What the task requires:
The entire listing is to be repeated verbatim.

Given data:

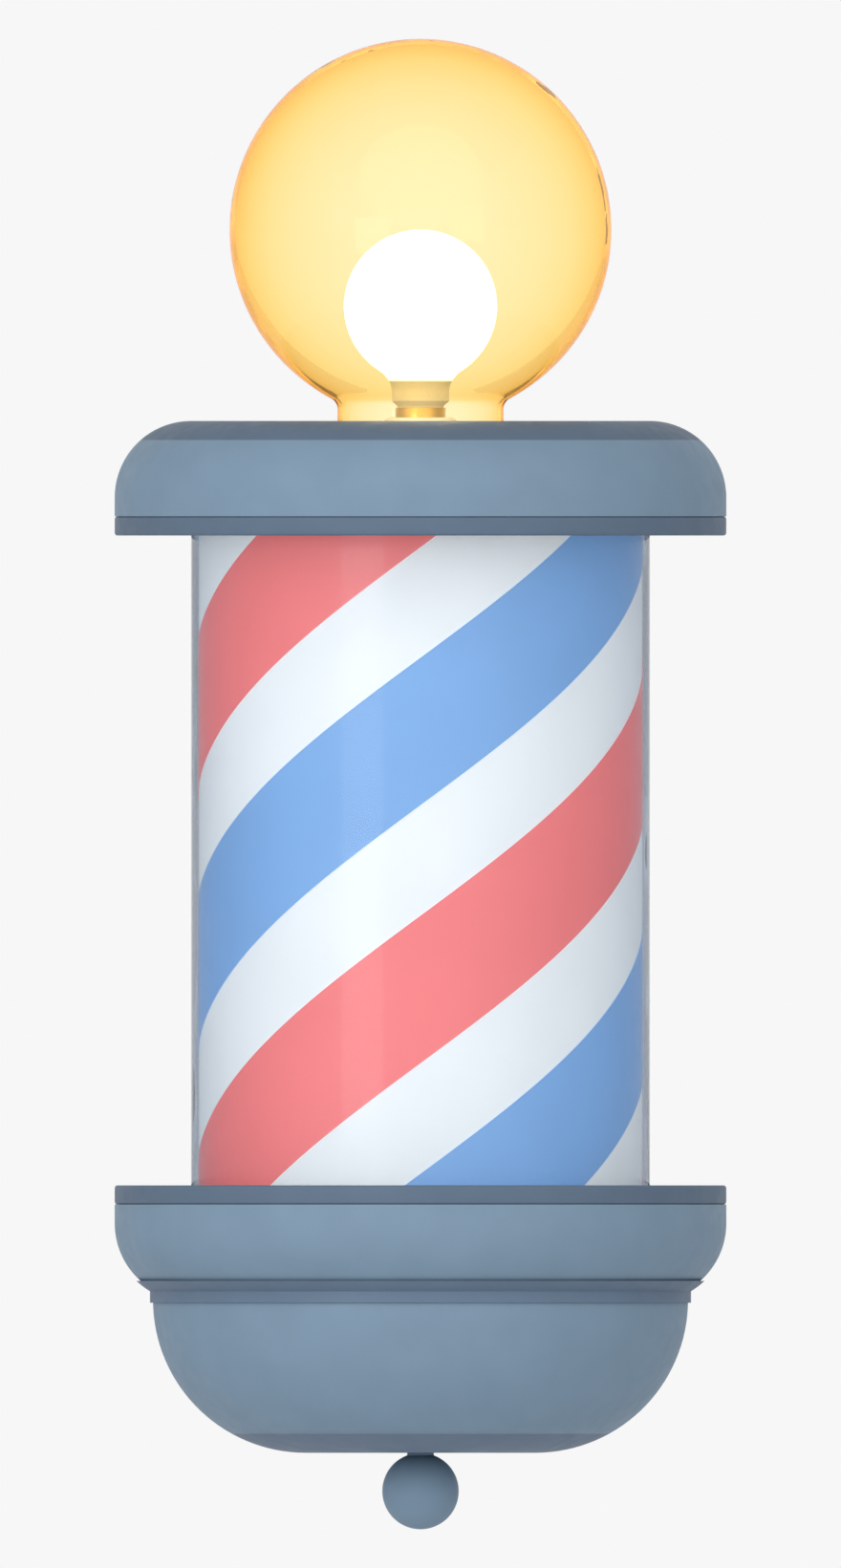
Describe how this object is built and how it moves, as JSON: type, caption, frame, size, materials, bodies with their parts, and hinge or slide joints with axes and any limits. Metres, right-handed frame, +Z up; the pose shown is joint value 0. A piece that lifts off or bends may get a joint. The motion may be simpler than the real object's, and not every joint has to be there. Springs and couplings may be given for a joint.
{
  "type": "barber pole light",
  "caption": "Wall-mounted barber pole light: striped drum turning inside a clear tube between round caps, globe lamp on top, bowl and ball finial below.",
  "frame": {"origin": "centre of the four wall holes, on the back face of the wall plate", "axes": "+Z up along the pole, +Y into the wall, -Y out to the viewer, +X to the viewer's right"},
  "size_m": [0.32, 0.35, 0.78],
  "materials": {
    "slate_paint": "satin slate-blue paint on spun steel",
    "dark_slate_paint": "satin dark slate-blue paint",
    "dark_slate_rings": "satin dark slate-blue paint on turned aluminium",
    "clear_acrylic": "clear, polished",
    "amber_glass": "pale amber glass, lit from inside",
    "white_drum": "white diffusing acrylic, lit from inside",
    "red_film": "translucent red film",
    "blue_film": "translucent blue film",
    "bulb_white": "frosted white glass, lit",
    "plate_paint": "satin dark slate-blue paint on plate steel",
    "zinc_steel": "zinc plated",
    "bright_steel": "ground bright",
    "aluminium": "satin",
    "brass": "satin",
    "bronze_bush": "sintered bronze",
    "gear_plastic": "natural nylon",
    "white_ceramic": "glazed porcelain",
    "circuit_board": "white circuit board with light chips",
    "motor_metal": "pressed zinc-plated can",
    "black_plastic": "fine texture",
    "ivory_plastic": "moulded",
    "box_plastic": "moulded dark slate plastic",
    "black_rubber": "matt"
  },
  "bodies": {
    "housing": {"top_cap": "slate_paint", "lower_cap": "slate_paint", "bowl": "slate_paint", "ball_finial": "slate_paint", "bowl_trim_ring": "dark_slate_paint", "bowl_bottom_cover": "dark_slate_paint", "crown_plate": "dark_slate_rings", "upper_tube_ring": "dark_slate_rings", "lower_tube_ring": "dark_slate_rings", "clear_tube": "clear_acrylic", "bulb_glass": "bulb_white", "wall_plate": "plate_paint", "upper_arm": "plate_paint", "lower_arm": "plate_paint", "arm_bolts": "zinc_steel", "spindle_nuts": "zinc_steel", "ring_posts": "zinc_steel", "crown_posts": "zinc_steel", "crown_screws": "zinc_steel", "motor_screws": "zinc_steel", "lid_screws": "zinc_steel", "finial_stud": "zinc_steel", "holder_bridge": "zinc_steel", "wire_conduit": "zinc_steel", "spindle": "bright_steel", "bearing_inner_ring": "bright_steel", "base_plate": "aluminium", "top_plate": "aluminium", "lamp_column": "aluminium", "globe_fitter": "aluminium", "bulb_base": "brass", "lamp_holder": "white_ceramic", "led_boards": "circuit_board", "motor_body": "motor_metal", "led_driver": "black_plastic", "switch_frames": "black_plastic", "terminal_block": "ivory_plastic", "junction_box": "box_plastic", "box_lid": "box_plastic", "tube_gaskets": "black_rubber", "fitter_gasket": "black_rubber", "cable_grommet": "black_rubber"},
    "drum": {"drum_shell": "white_drum", "red_stripes": "red_film", "blue_stripes": "blue_film", "drum_bottom_disc": "aluminium", "drum_top_disc": "aluminium", "top_bush": "bronze_bush", "drum_gear": "gear_plastic", "gear_screws": "zinc_steel", "bearing_outer_ring": "bright_steel", "bearing_balls": "bright_steel"},
    "pinion": {"pinion_gear": "brass", "motor_shaft": "bright_steel"},
    "globe": {"globe": "amber_glass", "globe_collar": "aluminium"},
    "motor_switch": {"motor_switch_rocker": "black_plastic"},
    "lamp_switch": {"lamp_switch_rocker": "black_plastic"}
  },
  "joints": [
    {"name": "drum_spin", "type": "hinge", "parent": "housing", "child": "drum", "pos_m": [0, -0.19, 0], "axis": [0, 0, 1], "continuous": true},
    {"name": "pinion_spin", "type": "hinge", "parent": "housing", "child": "pinion", "pos_m": [0.06, -0.19, -0.19], "axis": [0, 0, 1], "continuous": true},
    {"name": "globe_twist", "type": "hinge", "parent": "housing", "child": "globe", "pos_m": [0, -0.19, 0.22], "axis": [0, 0, 1], "range_deg": [0, 30]},
    {"name": "motor_switch_press", "type": "hinge", "parent": "housing", "child": "motor_switch", "pos_m": [0.0355, -0.043, -0.115], "axis": [0, 1, 0], "range_deg": [0, 20]},
    {"name": "lamp_switch_press", "type": "hinge", "parent": "housing", "child": "lamp_switch", "pos_m": [0.0355, -0.02, -0.115], "axis": [0, 1, 0], "range_deg": [0, 20]}
  ],
  "couplings": [
    {"joint": "pinion_spin", "follows": "drum_spin", "ratio": -4}
  ]
}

Exercise output:
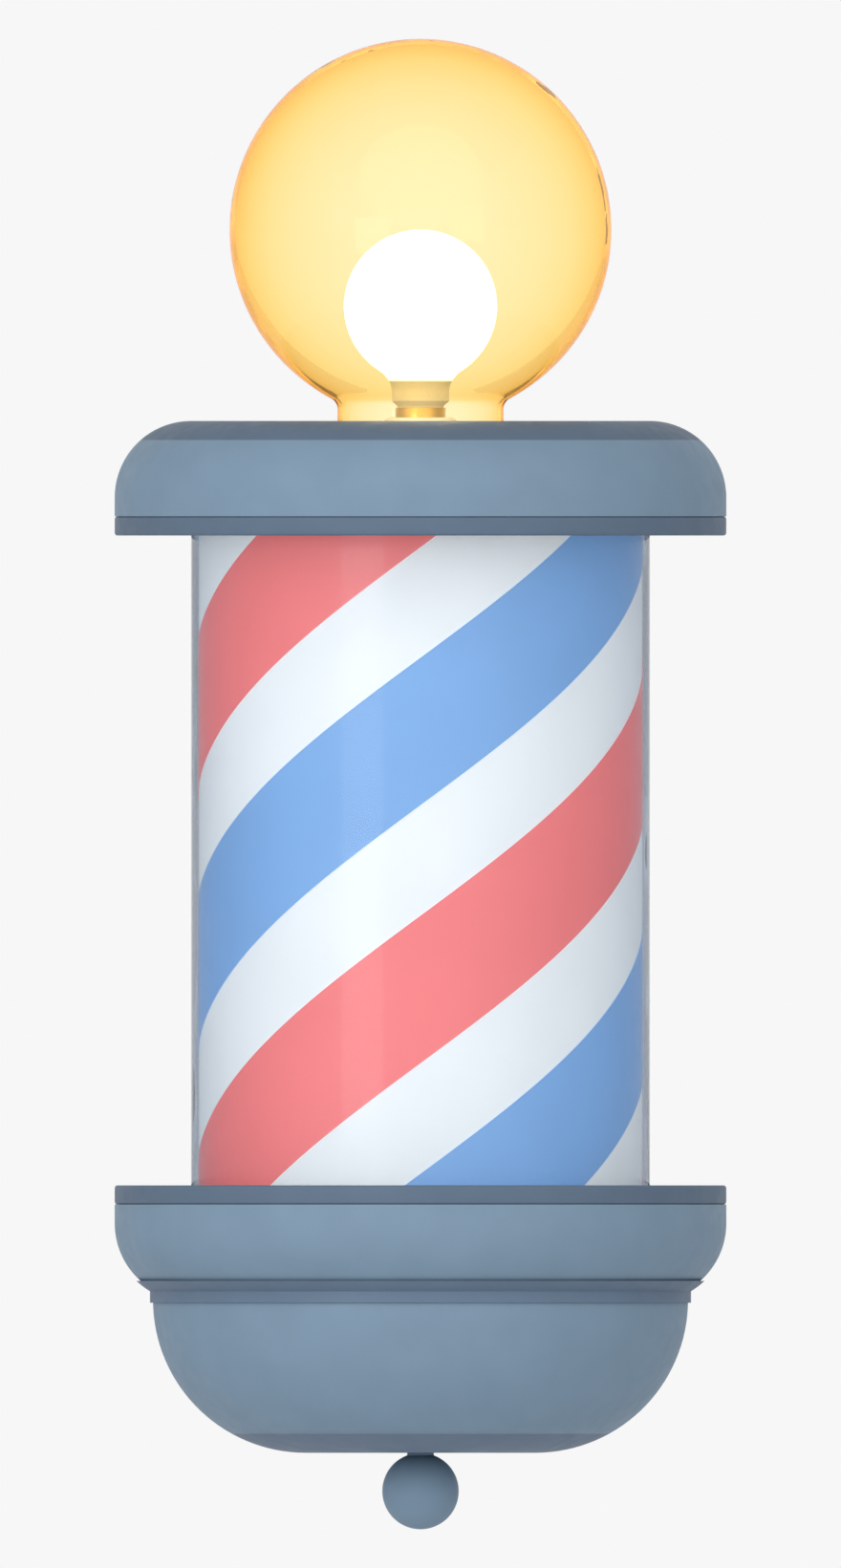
Describe how this object is built and how it moves, as JSON: type, caption, frame, size, materials, bodies with their parts, and hinge or slide joints with axes and any limits. Metres, right-handed frame, +Z up; the pose shown is joint value 0. A piece that lifts off or bends may get a joint. The motion may be simpler than the real object's, and not every joint has to be there. Springs and couplings may be given for a joint.
{
  "type": "barber pole light",
  "caption": "Wall-mounted barber pole light: striped drum turning inside a clear tube between round caps, globe lamp on top, bowl and ball finial below.",
  "frame": {"origin": "centre of the four wall holes, on the back face of the wall plate", "axes": "+Z up along the pole, +Y into the wall, -Y out to the viewer, +X to the viewer's right"},
  "size_m": [0.32, 0.35, 0.78],
  "materials": {
    "slate_paint": "satin slate-blue paint on spun steel",
    "dark_slate_paint": "satin dark slate-blue paint",
    "dark_slate_rings": "satin dark slate-blue paint on turned aluminium",
    "clear_acrylic": "clear, polished",
    "amber_glass": "pale amber glass, lit from inside",
    "white_drum": "white diffusing acrylic, lit from inside",
    "red_film": "translucent red film",
    "blue_film": "translucent blue film",
    "bulb_white": "frosted white glass, lit",
    "plate_paint": "satin dark slate-blue paint on plate steel",
    "zinc_steel": "zinc plated",
    "bright_steel": "ground bright",
    "aluminium": "satin",
    "brass": "satin",
    "bronze_bush": "sintered bronze",
    "gear_plastic": "natural nylon",
    "white_ceramic": "glazed porcelain",
    "circuit_board": "white circuit board with light chips",
    "motor_metal": "pressed zinc-plated can",
    "black_plastic": "fine texture",
    "ivory_plastic": "moulded",
    "box_plastic": "moulded dark slate plastic",
    "black_rubber": "matt"
  },
  "bodies": {
    "housing": {"top_cap": "slate_paint", "lower_cap": "slate_paint", "bowl": "slate_paint", "ball_finial": "slate_paint", "bowl_trim_ring": "dark_slate_paint", "bowl_bottom_cover": "dark_slate_paint", "crown_plate": "dark_slate_rings", "upper_tube_ring": "dark_slate_rings", "lower_tube_ring": "dark_slate_rings", "clear_tube": "clear_acrylic", "bulb_glass": "bulb_white", "wall_plate": "plate_paint", "upper_arm": "plate_paint", "lower_arm": "plate_paint", "arm_bolts": "zinc_steel", "spindle_nuts": "zinc_steel", "ring_posts": "zinc_steel", "crown_posts": "zinc_steel", "crown_screws": "zinc_steel", "motor_screws": "zinc_steel", "lid_screws": "zinc_steel", "finial_stud": "zinc_steel", "holder_bridge": "zinc_steel", "wire_conduit": "zinc_steel", "spindle": "bright_steel", "bearing_inner_ring": "bright_steel", "base_plate": "aluminium", "top_plate": "aluminium", "lamp_column": "aluminium", "globe_fitter": "aluminium", "bulb_base": "brass", "lamp_holder": "white_ceramic", "led_boards": "circuit_board", "motor_body": "motor_metal", "led_driver": "black_plastic", "switch_frames": "black_plastic", "terminal_block": "ivory_plastic", "junction_box": "box_plastic", "box_lid": "box_plastic", "tube_gaskets": "black_rubber", "fitter_gasket": "black_rubber", "cable_grommet": "black_rubber"},
    "drum": {"drum_shell": "white_drum", "red_stripes": "red_film", "blue_stripes": "blue_film", "drum_bottom_disc": "aluminium", "drum_top_disc": "aluminium", "top_bush": "bronze_bush", "drum_gear": "gear_plastic", "gear_screws": "zinc_steel", "bearing_outer_ring": "bright_steel", "bearing_balls": "bright_steel"},
    "pinion": {"pinion_gear": "brass", "motor_shaft": "bright_steel"},
    "globe": {"globe": "amber_glass", "globe_collar": "aluminium"},
    "motor_switch": {"motor_switch_rocker": "black_plastic"},
    "lamp_switch": {"lamp_switch_rocker": "black_plastic"}
  },
  "joints": [
    {"name": "drum_spin", "type": "hinge", "parent": "housing", "child": "drum", "pos_m": [0, -0.19, 0], "axis": [0, 0, 1], "continuous": true},
    {"name": "pinion_spin", "type": "hinge", "parent": "housing", "child": "pinion", "pos_m": [0.06, -0.19, -0.19], "axis": [0, 0, 1], "continuous": true},
    {"name": "globe_twist", "type": "hinge", "parent": "housing", "child": "globe", "pos_m": [0, -0.19, 0.22], "axis": [0, 0, 1], "range_deg": [0, 30]},
    {"name": "motor_switch_press", "type": "hinge", "parent": "housing", "child": "motor_switch", "pos_m": [0.0355, -0.043, -0.115], "axis": [0, 1, 0], "range_deg": [0, 20]},
    {"name": "lamp_switch_press", "type": "hinge", "parent": "housing", "child": "lamp_switch", "pos_m": [0.0355, -0.02, -0.115], "axis": [0, 1, 0], "range_deg": [0, 20]}
  ],
  "couplings": [
    {"joint": "pinion_spin", "follows": "drum_spin", "ratio": -4}
  ]
}